Pain is my greatest teacher, my scars my greatest strength
There are caveats to this process.
One fun thing that I discovered while creating the above task is that XtraBackup (understandably) is murder on disk i/o. The database is still available for reads, but writes will hang. This won't crash MySQL unless you're at high load, but if your subsidiary services that cause writes don't handle timeouts gracefully, they may crash/hang/explode.
The best solution to this is to run a replicated setup, and have XtraBackup run on one of your read-only slaves. For redundancy, we actually have multiple slaves, including one that doesn't process any reads or writes in production; it simply keeps itself dutifully rolled up to the master. Setting up the replication process to run from that server suited us just fine.

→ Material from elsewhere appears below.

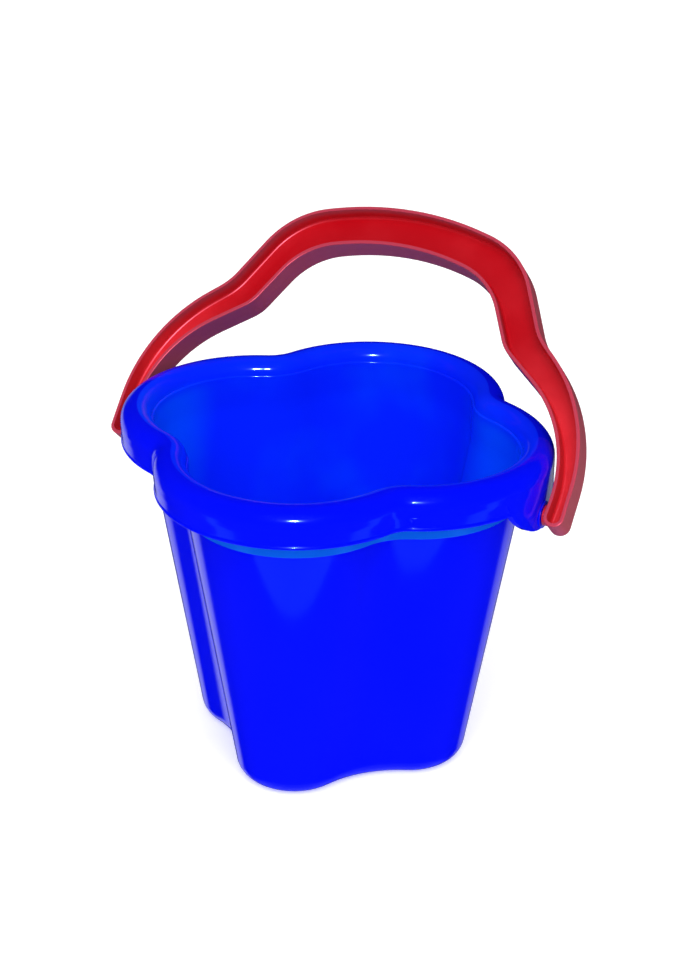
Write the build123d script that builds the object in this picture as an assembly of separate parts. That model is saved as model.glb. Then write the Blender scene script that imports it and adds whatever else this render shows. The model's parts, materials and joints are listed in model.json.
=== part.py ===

And so, those Rake tasks are run by the Python script I've already mentioned, which is scheduled by cron. The Python script also runs mysqldump backups of the smaller MySQL databases, manages compressing/deleting old copies of the database, performs a staging data restore (which has the added benefit of being a daily test of our restore process, since our staging environment is intentionally as close to identical to our production environment as possible), and finally, sends copies of our backups completely offsite, in case of a meteor attack on Rackspace (we're never safe until the dinosaurs can fight back). If any step of the process fails, monitoring systems send us an email.
And that's that! A few incantations, and a whole lot of peace of mind.